Turkish and Egyptian officials have spoken openly about cooperating in defence industries, including drones and potentially advanced fighter programmes, while also signalling a more coordinated approach to Libya and to energy and maritime issues. Both states, along with Qatar, have also positioned themselves as key players in Gaza ceasefire talks, prisoner exchanges and reconstruction planning.

For Israel, which regards Erdoğan’s Turkey as openly hostile and has invested heavily in a counter‑alignment with Greece and Cyprus, the emerging Cairo–Ankara axis is deeply unsettling. Israeli officials fear that a closer Egyptian–Turkish partnership could undercut their efforts to shape Eastern Mediterranean gas routes, weaken Greek‑Cypriot leverage in maritime disputes and narrow Israel’s own strategic room for manoeuvre at sea.

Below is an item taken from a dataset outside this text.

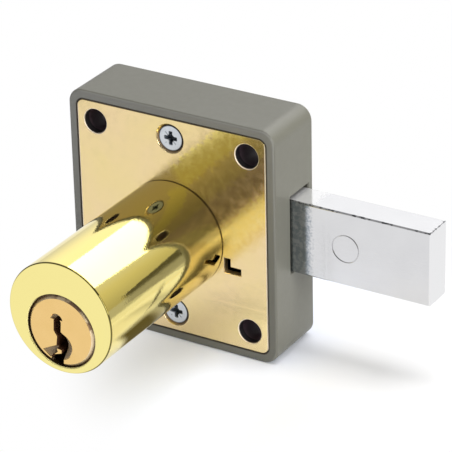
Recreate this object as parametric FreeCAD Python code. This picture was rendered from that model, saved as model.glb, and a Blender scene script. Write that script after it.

The combination of a more capable Egyptian military, entrenched deeper into Sinai, and a pragmatic rapprochement with Ankara is leading Israeli planners to rethink long‑standing assumptions. While few in Jerusalem believe Egypt currently intends to abandon the peace treaty, there is growing recognition that future political shifts in Cairo – backed by diverse arms suppliers and powerful partners – could one day transform today’s cold peace into a far less predictable reality.